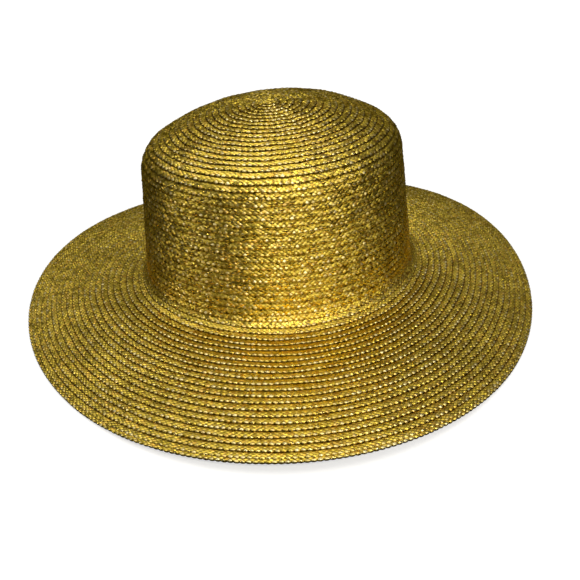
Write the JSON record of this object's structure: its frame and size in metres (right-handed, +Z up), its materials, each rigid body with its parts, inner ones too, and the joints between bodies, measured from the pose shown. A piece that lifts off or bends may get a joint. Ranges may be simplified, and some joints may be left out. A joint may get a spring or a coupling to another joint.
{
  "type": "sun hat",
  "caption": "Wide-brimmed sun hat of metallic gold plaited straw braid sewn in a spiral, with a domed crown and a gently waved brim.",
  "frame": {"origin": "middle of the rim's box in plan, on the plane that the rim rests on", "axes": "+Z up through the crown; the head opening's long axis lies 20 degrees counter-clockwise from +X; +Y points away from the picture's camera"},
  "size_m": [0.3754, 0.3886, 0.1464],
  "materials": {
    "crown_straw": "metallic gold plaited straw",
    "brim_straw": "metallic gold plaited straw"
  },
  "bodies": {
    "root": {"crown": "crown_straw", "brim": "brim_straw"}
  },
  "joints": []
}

════════

:: TASK BRIEF ::
Copy the material above, line for line.

:: EXERCISE OUTPUT ::
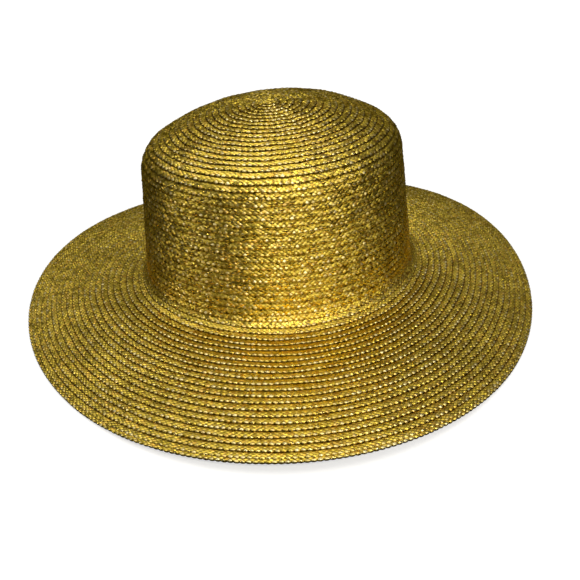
Write the JSON record of this object's structure: its frame and size in metres (right-handed, +Z up), its materials, each rigid body with its parts, inner ones too, and the joints between bodies, measured from the pose shown. A piece that lifts off or bends may get a joint. Ranges may be simplified, and some joints may be left out. A joint may get a spring or a coupling to another joint.
{
  "type": "sun hat",
  "caption": "Wide-brimmed sun hat of metallic gold plaited straw braid sewn in a spiral, with a domed crown and a gently waved brim.",
  "frame": {"origin": "middle of the rim's box in plan, on the plane that the rim rests on", "axes": "+Z up through the crown; the head opening's long axis lies 20 degrees counter-clockwise from +X; +Y points away from the picture's camera"},
  "size_m": [0.3754, 0.3886, 0.1464],
  "materials": {
    "crown_straw": "metallic gold plaited straw",
    "brim_straw": "metallic gold plaited straw"
  },
  "bodies": {
    "root": {"crown": "crown_straw", "brim": "brim_straw"}
  },
  "joints": []
}